— Start of STORED ROWS —

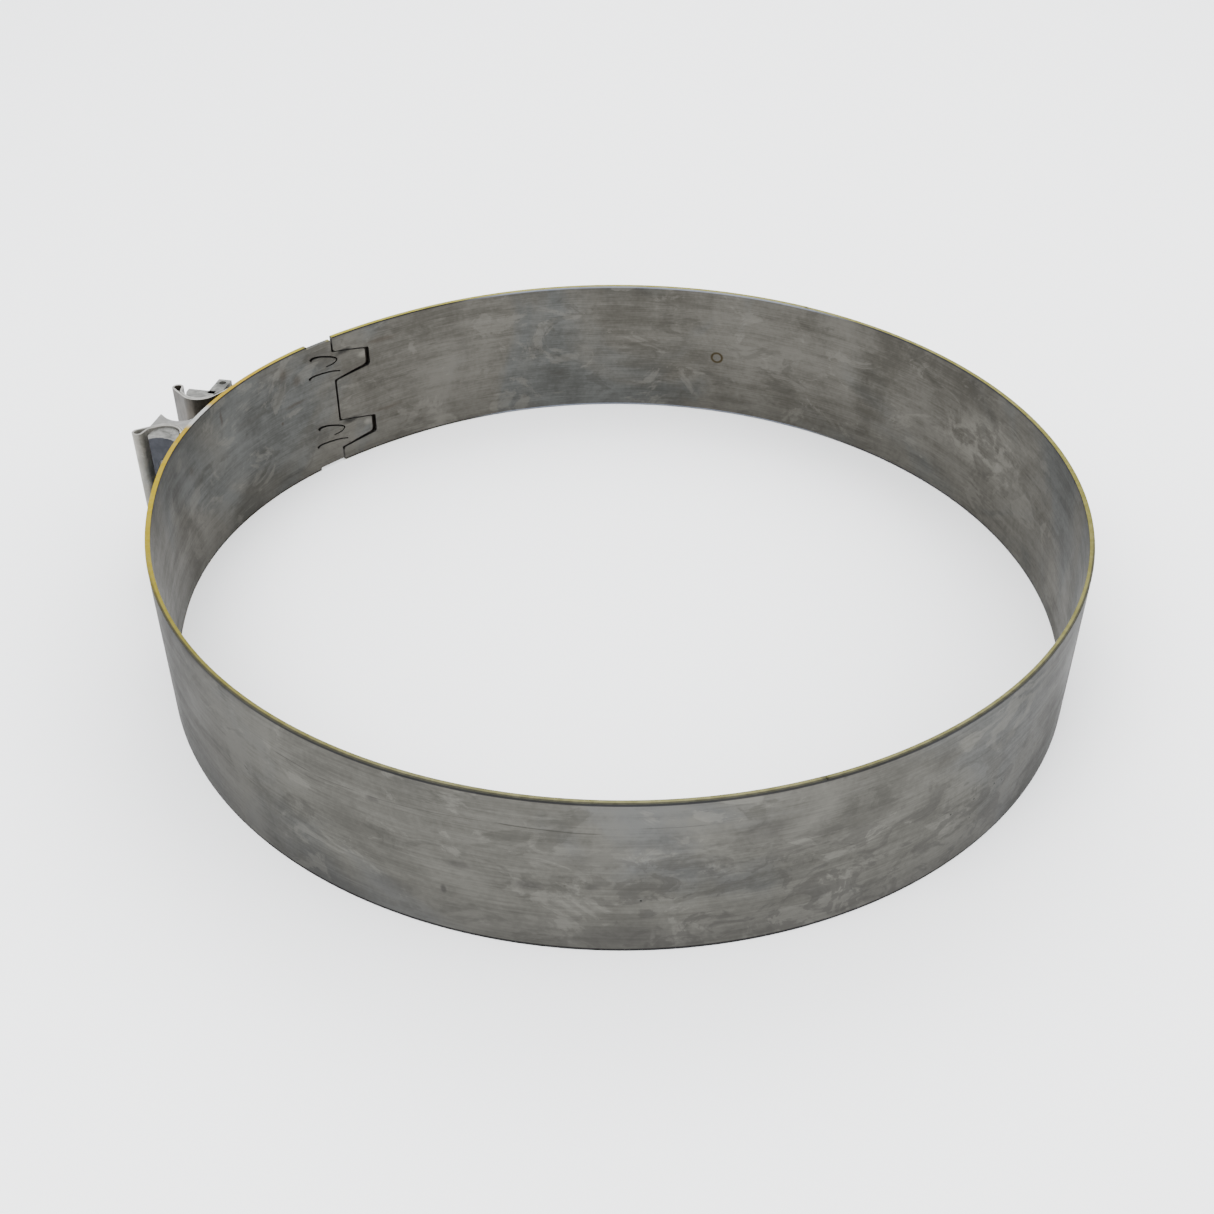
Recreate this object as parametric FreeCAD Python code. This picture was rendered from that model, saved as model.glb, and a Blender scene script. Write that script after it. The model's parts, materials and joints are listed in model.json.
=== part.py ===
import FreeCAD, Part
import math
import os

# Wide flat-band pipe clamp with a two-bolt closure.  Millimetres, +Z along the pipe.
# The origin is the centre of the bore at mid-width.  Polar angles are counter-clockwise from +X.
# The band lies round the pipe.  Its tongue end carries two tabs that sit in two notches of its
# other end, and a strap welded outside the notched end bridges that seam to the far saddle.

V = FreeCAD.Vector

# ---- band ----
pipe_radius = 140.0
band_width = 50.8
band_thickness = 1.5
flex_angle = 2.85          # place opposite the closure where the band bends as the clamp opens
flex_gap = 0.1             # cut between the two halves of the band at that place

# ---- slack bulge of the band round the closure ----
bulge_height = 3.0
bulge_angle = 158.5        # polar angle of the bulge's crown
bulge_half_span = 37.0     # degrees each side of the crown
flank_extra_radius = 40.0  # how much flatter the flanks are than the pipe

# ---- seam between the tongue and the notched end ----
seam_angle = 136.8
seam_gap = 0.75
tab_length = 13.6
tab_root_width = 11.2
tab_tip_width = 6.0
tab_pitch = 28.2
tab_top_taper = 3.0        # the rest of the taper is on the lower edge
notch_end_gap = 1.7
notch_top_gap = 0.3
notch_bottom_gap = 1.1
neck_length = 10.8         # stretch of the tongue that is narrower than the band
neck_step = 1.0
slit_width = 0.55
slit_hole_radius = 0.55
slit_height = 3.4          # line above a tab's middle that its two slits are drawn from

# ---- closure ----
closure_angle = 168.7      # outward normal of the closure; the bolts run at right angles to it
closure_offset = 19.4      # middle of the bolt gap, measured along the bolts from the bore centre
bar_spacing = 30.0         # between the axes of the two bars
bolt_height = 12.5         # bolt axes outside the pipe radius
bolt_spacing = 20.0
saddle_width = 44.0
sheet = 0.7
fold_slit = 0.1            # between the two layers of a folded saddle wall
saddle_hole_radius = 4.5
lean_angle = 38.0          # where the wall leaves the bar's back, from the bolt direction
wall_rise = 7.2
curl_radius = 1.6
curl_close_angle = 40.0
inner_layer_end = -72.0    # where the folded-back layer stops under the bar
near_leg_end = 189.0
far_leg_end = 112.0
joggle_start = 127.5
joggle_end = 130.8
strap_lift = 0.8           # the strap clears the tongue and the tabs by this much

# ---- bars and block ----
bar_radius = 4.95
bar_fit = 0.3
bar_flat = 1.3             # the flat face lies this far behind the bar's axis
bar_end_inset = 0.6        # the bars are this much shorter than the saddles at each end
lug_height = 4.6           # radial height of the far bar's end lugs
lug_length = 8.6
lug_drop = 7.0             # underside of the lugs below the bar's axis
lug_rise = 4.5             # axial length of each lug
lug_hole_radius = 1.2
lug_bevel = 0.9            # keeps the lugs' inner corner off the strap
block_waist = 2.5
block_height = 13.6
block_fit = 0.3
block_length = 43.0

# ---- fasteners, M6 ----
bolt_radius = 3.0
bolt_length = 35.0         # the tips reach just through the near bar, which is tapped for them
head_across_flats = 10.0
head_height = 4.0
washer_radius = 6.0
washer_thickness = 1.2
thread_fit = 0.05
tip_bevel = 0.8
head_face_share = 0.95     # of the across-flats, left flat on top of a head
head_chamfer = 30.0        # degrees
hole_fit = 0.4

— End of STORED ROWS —
— Start of STORED ROWS —

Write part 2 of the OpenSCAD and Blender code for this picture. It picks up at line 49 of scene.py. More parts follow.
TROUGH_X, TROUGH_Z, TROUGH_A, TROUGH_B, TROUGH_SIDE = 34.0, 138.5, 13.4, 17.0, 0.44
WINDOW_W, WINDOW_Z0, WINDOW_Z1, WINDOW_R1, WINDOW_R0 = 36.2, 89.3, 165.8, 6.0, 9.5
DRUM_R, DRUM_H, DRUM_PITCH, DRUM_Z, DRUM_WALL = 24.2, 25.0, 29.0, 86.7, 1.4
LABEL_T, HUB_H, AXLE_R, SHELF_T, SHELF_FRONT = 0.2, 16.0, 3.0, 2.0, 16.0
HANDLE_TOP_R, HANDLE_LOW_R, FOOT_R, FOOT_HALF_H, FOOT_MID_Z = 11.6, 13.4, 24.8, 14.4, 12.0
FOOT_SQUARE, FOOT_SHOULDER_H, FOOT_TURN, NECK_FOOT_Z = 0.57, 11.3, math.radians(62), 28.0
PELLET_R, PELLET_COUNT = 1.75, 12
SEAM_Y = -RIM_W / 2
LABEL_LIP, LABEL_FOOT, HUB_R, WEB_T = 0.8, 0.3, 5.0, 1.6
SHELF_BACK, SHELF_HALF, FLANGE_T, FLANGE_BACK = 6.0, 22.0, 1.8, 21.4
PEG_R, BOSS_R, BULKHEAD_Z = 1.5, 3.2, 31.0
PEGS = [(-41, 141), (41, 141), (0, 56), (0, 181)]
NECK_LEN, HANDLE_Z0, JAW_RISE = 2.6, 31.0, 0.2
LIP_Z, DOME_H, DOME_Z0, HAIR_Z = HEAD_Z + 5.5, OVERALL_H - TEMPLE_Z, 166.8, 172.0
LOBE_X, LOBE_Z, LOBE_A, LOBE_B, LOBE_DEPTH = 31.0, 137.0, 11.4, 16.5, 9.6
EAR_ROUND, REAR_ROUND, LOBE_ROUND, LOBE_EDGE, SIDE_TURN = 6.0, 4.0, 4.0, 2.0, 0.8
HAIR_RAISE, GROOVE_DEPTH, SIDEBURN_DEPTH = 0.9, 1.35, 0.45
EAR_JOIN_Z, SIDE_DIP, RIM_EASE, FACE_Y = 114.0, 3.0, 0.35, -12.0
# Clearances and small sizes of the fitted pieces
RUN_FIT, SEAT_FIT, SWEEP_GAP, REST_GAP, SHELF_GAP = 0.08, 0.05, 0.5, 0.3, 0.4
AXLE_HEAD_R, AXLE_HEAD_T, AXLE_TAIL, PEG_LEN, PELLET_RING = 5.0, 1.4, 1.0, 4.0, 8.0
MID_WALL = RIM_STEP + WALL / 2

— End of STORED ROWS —
— Start of STORED ROWS —

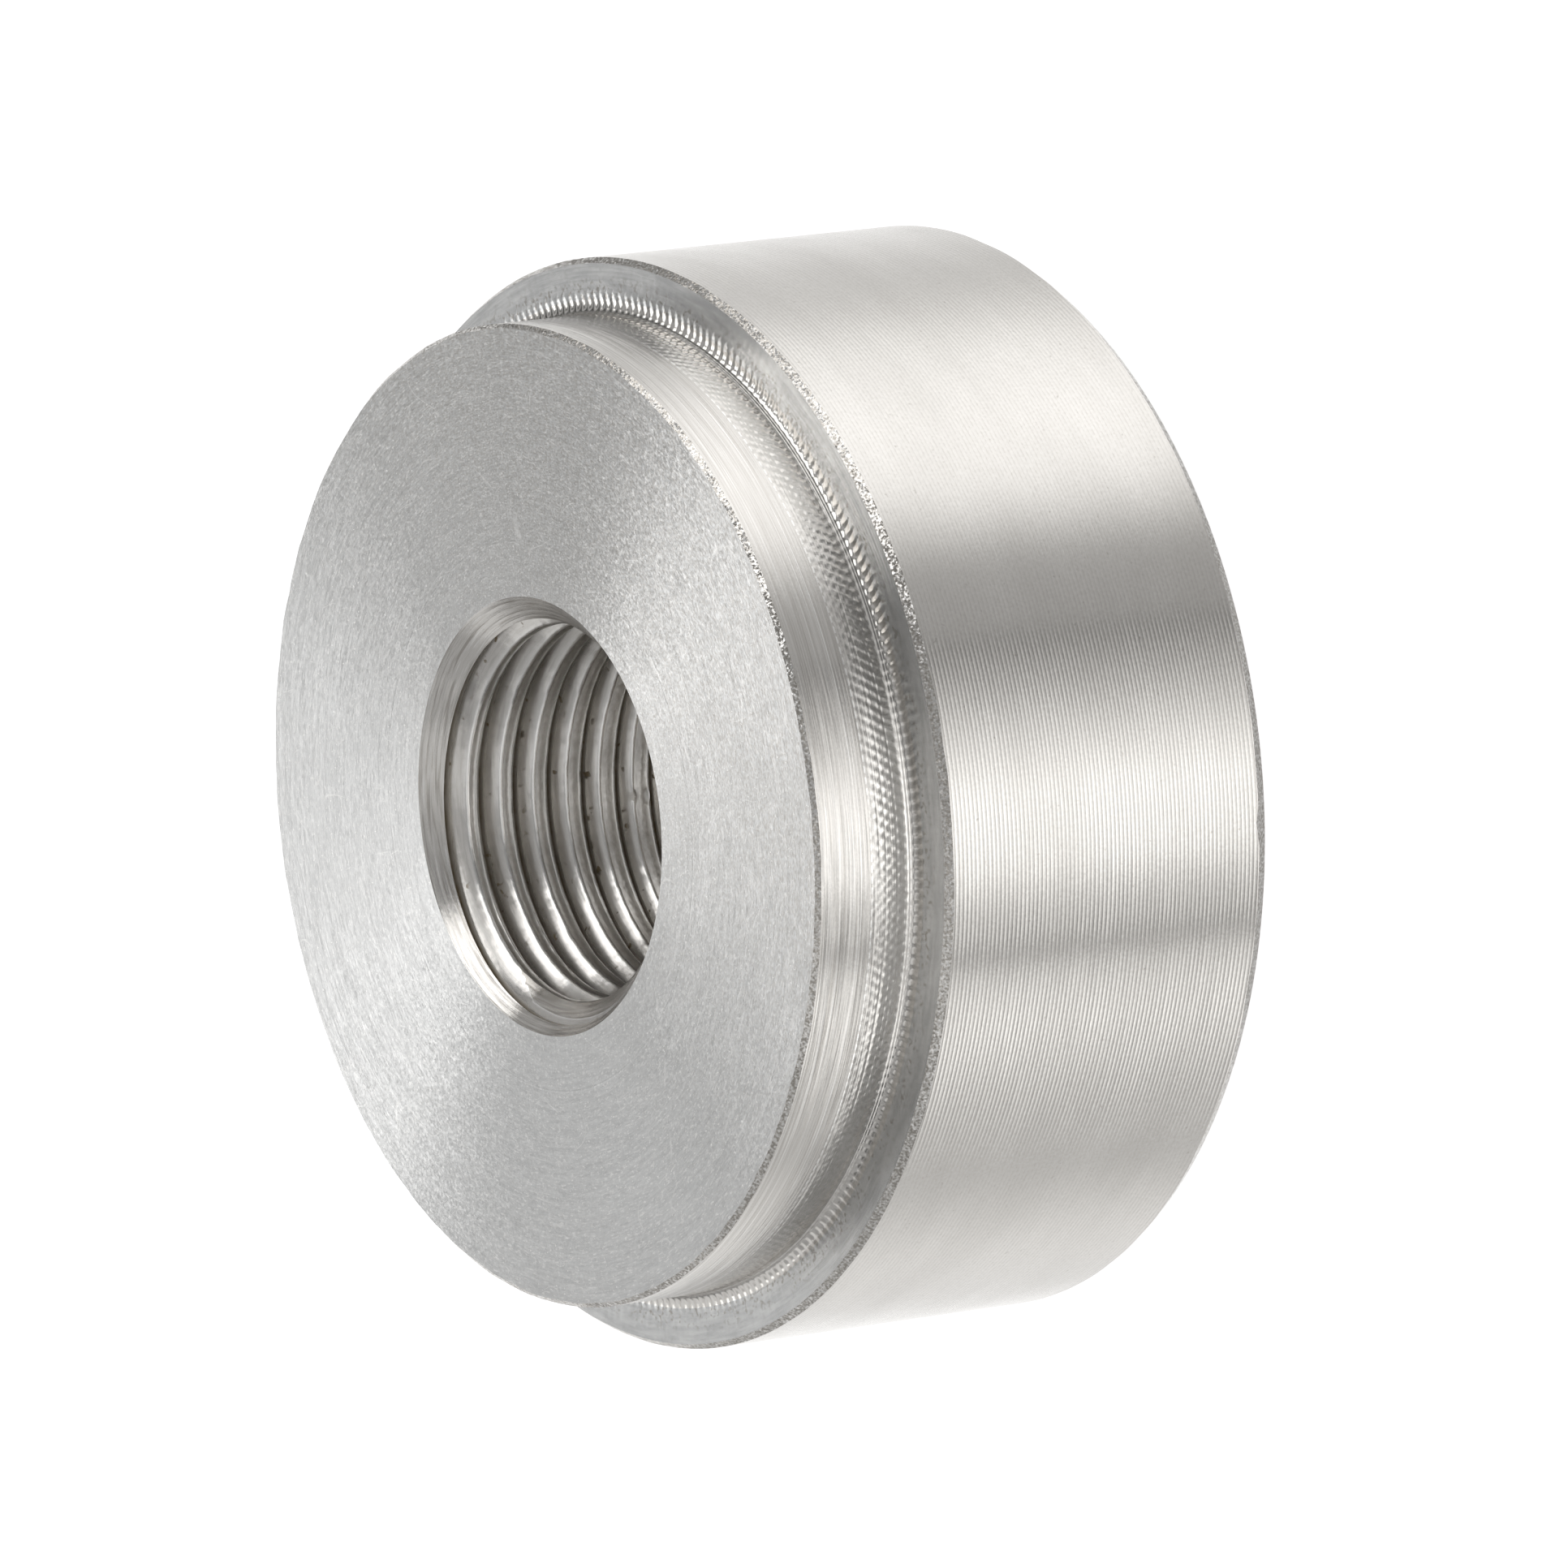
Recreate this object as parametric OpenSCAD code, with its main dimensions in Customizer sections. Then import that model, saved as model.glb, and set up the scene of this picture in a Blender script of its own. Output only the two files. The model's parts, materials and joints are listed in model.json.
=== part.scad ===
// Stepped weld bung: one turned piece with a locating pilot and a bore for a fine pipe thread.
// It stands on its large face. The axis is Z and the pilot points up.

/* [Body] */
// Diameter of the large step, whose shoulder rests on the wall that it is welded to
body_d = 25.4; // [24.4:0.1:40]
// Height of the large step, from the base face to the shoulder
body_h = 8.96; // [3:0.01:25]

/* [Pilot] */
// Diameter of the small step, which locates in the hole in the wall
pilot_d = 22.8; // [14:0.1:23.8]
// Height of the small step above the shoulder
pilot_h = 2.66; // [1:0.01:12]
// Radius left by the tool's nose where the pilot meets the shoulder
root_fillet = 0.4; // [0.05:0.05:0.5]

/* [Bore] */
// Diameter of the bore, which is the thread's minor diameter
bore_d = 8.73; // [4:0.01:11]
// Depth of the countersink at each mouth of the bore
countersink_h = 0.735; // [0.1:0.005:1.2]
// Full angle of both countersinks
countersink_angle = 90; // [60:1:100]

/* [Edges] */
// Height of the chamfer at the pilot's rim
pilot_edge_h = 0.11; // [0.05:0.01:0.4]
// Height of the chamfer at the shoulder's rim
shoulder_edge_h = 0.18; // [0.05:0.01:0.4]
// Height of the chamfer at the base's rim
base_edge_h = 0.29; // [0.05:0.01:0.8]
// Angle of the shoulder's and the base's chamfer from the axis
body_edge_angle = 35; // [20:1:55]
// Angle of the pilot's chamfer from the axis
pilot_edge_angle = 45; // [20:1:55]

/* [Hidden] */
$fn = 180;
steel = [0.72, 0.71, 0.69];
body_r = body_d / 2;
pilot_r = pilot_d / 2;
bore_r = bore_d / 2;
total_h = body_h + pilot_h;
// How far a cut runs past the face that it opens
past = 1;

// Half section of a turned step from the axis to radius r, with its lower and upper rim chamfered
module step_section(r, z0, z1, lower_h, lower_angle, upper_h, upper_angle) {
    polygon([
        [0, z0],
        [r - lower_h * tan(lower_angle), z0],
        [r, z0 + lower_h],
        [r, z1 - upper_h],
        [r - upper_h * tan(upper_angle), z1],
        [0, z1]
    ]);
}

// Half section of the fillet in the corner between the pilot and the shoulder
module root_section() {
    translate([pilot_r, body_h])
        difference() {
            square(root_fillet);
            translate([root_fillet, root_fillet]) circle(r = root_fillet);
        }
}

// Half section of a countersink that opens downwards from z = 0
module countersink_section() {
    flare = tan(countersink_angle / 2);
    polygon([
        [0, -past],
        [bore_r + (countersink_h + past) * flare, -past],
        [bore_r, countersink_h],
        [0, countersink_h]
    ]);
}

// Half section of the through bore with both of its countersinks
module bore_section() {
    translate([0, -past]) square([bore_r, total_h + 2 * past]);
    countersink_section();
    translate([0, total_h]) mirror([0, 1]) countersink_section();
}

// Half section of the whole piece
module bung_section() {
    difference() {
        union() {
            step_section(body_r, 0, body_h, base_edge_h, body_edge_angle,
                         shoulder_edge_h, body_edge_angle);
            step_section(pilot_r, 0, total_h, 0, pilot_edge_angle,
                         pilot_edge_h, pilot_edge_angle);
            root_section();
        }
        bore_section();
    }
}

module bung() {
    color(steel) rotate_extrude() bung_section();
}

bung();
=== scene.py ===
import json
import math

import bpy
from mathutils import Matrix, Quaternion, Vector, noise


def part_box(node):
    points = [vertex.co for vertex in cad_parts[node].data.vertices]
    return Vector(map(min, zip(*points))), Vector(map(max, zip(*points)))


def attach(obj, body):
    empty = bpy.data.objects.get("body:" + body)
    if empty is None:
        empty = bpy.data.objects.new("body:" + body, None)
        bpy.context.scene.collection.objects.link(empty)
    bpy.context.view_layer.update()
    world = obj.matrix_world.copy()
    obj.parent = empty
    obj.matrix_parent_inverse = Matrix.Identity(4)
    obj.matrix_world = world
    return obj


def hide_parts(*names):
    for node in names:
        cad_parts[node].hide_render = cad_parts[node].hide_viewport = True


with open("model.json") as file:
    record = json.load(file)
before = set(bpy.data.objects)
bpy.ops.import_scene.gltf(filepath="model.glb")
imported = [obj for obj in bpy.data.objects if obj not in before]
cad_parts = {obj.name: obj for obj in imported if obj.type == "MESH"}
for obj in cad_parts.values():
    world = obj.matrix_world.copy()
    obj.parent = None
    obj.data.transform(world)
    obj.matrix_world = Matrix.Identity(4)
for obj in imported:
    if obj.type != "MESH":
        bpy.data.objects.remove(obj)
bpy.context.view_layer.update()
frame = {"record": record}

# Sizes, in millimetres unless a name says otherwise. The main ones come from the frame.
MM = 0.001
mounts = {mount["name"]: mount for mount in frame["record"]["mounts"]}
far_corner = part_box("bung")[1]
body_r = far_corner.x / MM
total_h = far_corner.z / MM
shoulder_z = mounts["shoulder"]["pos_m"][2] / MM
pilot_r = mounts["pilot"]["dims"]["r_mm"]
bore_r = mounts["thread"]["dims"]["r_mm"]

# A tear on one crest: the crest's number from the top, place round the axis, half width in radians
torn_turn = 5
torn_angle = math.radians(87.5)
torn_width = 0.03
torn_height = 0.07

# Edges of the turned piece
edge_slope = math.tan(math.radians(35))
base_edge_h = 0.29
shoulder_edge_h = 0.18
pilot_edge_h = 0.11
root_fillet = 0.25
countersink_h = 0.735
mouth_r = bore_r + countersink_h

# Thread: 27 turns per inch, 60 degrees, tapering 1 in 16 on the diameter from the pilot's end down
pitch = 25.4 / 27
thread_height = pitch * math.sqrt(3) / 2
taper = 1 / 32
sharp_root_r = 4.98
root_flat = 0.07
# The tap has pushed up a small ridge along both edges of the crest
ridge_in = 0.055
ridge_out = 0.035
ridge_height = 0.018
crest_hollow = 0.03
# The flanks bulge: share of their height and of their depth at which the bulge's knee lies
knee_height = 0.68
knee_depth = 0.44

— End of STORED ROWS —

**AIM:** Exactly repeat the lines from the line with "the whole piece" to the line with "bpy.context.scene.collection.objects.link(empty)", including both, and output nothing else.

**WRITTEN ANSWER:**
// Half section of the whole piece
module bung_section() {
    difference() {
        union() {
            step_section(body_r, 0, body_h, base_edge_h, body_edge_angle,
                         shoulder_edge_h, body_edge_angle);
            step_section(pilot_r, 0, total_h, 0, pilot_edge_angle,
                         pilot_edge_h, pilot_edge_angle);
            root_section();
        }
        bore_section();
    }
}

module bung() {
    color(steel) rotate_extrude() bung_section();
}

bung();
=== scene.py ===
import json
import math

import bpy
from mathutils import Matrix, Quaternion, Vector, noise


def part_box(node):
    points = [vertex.co for vertex in cad_parts[node].data.vertices]
    return Vector(map(min, zip(*points))), Vector(map(max, zip(*points)))


def attach(obj, body):
    empty = bpy.data.objects.get("body:" + body)
    if empty is None:
        empty = bpy.data.objects.new("body:" + body, None)
        bpy.context.scene.collection.objects.link(empty)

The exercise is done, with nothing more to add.